* Begin The records *

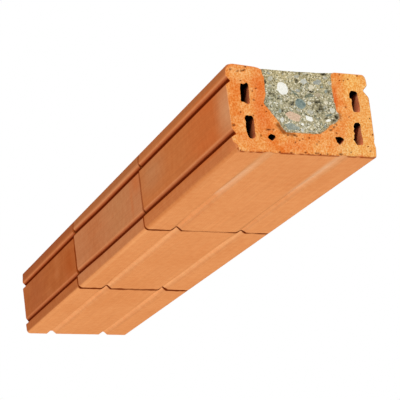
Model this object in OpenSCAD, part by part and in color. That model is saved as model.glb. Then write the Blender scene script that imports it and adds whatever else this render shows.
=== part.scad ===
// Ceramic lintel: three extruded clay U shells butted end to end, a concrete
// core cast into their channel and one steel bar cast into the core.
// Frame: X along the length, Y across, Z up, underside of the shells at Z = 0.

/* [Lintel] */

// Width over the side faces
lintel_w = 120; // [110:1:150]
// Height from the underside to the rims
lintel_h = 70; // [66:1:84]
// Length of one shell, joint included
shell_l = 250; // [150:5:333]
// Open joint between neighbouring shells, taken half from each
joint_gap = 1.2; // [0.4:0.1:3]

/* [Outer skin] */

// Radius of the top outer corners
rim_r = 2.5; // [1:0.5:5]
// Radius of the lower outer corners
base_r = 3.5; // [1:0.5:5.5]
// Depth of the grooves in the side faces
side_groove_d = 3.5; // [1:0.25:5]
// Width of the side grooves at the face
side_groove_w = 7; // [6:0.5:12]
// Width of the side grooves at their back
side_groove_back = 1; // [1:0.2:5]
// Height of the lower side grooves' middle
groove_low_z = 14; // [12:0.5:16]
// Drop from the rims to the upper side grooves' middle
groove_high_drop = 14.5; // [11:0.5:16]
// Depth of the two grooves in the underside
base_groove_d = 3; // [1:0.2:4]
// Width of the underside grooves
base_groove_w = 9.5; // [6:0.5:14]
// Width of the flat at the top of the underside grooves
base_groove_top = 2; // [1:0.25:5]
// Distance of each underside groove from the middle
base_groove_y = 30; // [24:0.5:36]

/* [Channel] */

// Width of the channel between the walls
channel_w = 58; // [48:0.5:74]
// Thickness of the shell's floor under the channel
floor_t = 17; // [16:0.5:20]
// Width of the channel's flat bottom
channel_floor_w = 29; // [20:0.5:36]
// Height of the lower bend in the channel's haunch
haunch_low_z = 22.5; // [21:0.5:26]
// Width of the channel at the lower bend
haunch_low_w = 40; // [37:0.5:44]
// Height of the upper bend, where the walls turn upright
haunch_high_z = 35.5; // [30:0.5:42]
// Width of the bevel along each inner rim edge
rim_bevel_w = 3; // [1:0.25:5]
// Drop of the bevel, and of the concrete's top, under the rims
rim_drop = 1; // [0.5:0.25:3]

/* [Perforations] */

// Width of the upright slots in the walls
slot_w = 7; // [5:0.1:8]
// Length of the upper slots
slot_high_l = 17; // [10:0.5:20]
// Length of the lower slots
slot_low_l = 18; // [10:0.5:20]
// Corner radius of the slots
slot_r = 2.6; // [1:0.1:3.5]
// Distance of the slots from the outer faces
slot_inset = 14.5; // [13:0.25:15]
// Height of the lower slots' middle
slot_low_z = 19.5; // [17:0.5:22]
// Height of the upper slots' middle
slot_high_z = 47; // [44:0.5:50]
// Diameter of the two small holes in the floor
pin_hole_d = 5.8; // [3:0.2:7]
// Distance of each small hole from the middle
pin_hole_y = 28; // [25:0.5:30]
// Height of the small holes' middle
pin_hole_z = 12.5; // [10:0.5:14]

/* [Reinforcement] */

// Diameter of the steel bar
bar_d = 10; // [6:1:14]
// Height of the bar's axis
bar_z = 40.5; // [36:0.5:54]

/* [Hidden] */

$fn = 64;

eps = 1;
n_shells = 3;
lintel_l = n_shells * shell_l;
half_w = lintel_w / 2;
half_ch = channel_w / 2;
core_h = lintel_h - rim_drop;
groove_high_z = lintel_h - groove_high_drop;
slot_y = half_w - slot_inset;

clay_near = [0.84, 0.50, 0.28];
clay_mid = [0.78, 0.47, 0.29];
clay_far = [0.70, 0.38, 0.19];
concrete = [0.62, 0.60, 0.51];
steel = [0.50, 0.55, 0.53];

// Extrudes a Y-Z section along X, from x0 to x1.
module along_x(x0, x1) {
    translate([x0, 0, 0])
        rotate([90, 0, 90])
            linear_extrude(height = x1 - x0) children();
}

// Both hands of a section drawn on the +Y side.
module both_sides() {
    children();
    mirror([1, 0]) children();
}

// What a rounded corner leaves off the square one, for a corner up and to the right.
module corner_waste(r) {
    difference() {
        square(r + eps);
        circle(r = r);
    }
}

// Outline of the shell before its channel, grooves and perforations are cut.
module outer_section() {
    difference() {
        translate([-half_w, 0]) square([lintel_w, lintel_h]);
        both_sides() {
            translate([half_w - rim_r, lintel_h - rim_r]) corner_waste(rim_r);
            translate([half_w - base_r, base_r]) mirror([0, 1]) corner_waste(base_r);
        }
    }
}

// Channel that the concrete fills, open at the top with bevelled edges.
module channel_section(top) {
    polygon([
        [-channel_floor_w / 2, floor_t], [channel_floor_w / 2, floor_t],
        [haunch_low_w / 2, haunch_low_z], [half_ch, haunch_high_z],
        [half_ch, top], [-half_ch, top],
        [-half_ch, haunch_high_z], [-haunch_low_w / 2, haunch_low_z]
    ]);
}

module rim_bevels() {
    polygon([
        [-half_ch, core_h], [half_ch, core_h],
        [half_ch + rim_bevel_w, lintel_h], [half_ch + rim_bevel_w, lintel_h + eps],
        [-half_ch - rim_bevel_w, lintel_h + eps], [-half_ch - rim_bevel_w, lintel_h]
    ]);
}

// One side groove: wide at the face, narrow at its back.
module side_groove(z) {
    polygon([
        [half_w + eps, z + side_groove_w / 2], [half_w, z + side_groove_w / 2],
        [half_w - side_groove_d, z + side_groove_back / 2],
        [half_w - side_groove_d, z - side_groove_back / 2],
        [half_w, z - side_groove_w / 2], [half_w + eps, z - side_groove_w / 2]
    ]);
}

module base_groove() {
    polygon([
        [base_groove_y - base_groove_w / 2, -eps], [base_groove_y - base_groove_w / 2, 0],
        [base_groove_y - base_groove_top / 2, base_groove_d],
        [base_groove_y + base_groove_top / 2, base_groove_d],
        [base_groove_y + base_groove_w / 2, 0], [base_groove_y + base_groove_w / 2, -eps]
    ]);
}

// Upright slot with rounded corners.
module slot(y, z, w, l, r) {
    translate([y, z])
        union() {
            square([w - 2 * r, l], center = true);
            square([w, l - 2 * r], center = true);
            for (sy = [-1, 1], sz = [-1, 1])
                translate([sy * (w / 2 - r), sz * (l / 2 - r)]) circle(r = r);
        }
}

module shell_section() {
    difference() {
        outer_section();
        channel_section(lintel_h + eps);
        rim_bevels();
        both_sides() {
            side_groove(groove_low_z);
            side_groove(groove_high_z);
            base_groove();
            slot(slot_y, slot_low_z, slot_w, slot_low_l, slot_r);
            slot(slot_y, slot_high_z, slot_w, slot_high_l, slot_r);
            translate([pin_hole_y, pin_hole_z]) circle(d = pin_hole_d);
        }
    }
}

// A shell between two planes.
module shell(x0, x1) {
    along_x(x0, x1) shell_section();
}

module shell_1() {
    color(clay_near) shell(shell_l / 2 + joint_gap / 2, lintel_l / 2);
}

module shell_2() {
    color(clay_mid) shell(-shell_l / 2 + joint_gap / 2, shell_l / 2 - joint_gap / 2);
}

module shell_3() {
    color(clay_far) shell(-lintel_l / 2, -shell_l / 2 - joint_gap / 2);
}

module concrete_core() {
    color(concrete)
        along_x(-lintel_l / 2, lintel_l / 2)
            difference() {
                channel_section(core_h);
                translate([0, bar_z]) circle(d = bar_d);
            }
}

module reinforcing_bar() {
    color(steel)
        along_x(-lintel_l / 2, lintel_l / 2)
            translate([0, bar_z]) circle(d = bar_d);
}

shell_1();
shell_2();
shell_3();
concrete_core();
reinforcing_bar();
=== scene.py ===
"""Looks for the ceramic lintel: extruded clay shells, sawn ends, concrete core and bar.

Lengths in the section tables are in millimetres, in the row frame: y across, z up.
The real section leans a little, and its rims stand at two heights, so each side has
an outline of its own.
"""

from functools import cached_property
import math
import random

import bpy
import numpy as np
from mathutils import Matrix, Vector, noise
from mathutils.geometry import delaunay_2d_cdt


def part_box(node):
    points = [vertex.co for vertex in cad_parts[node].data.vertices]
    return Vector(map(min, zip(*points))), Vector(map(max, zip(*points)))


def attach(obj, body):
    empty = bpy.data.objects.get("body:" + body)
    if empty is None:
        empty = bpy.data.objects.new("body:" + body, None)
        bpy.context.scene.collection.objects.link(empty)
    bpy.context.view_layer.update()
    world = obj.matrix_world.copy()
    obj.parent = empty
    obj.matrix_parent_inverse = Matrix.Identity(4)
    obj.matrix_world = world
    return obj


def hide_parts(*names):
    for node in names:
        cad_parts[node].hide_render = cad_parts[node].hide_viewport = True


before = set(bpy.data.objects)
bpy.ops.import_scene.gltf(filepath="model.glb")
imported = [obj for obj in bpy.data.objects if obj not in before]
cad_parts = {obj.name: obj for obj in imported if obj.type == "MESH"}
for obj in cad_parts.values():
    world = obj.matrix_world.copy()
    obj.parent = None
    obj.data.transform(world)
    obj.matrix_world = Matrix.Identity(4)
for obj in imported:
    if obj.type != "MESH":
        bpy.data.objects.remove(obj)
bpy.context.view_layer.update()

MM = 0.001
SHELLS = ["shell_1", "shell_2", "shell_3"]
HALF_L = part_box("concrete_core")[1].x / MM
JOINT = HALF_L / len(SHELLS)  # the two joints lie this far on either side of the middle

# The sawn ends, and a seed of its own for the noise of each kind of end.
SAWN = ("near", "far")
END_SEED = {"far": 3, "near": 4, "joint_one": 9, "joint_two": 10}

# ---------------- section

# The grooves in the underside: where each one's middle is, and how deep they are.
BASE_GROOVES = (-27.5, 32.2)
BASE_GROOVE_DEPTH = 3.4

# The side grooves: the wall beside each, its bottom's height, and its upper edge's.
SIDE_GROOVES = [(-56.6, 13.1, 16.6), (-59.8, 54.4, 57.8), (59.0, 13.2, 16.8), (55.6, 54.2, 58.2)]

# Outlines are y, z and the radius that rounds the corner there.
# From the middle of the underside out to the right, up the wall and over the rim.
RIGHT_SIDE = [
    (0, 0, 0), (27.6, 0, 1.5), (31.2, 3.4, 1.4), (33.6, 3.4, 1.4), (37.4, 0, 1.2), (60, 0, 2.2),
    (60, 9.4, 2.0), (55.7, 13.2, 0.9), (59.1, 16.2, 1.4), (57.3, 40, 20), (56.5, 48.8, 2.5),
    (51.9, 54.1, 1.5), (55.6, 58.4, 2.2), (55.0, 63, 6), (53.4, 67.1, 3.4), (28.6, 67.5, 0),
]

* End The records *
* Begin The records *

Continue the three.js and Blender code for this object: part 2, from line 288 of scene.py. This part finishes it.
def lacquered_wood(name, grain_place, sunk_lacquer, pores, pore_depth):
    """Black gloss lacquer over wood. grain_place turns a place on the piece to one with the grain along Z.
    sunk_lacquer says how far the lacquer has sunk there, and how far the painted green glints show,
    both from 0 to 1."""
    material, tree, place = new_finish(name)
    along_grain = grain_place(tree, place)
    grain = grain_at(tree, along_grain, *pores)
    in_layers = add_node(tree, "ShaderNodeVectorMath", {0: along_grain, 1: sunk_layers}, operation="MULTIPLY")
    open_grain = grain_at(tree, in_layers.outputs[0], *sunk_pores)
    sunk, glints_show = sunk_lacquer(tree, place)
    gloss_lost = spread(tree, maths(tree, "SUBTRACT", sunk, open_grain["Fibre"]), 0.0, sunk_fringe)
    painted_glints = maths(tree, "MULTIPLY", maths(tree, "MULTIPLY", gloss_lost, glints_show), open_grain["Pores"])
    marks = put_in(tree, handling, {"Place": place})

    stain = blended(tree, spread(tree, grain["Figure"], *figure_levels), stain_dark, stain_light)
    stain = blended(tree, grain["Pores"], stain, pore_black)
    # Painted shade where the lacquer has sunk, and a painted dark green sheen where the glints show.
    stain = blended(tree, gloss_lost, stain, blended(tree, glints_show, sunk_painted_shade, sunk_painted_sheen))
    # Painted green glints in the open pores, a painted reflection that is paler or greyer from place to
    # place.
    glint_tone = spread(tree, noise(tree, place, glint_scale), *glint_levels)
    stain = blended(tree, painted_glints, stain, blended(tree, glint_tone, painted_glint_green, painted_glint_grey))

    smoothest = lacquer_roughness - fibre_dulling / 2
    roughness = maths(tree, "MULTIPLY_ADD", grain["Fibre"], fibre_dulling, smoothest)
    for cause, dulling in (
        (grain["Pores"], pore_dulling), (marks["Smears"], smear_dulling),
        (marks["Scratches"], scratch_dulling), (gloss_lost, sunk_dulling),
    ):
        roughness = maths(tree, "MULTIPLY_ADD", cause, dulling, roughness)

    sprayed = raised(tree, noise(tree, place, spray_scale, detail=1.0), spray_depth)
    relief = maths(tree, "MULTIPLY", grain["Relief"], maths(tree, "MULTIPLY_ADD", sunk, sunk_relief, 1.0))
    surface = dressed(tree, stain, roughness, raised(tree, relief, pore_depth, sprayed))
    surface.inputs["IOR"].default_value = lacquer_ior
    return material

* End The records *

- _Problem details_
Output exactly one stretch of the listing: from the line containing "Model this object" through the line containing "[Outer skin] */", both end lines included.

- _Response to this task_
Model this object in OpenSCAD, part by part and in color. That model is saved as model.glb. Then write the Blender scene script that imports it and adds whatever else this render shows.
=== part.scad ===
// Ceramic lintel: three extruded clay U shells butted end to end, a concrete
// core cast into their channel and one steel bar cast into the core.
// Frame: X along the length, Y across, Z up, underside of the shells at Z = 0.

/* [Lintel] */

// Width over the side faces
lintel_w = 120; // [110:1:150]
// Height from the underside to the rims
lintel_h = 70; // [66:1:84]
// Length of one shell, joint included
shell_l = 250; // [150:5:333]
// Open joint between neighbouring shells, taken half from each
joint_gap = 1.2; // [0.4:0.1:3]

/* [Outer skin] */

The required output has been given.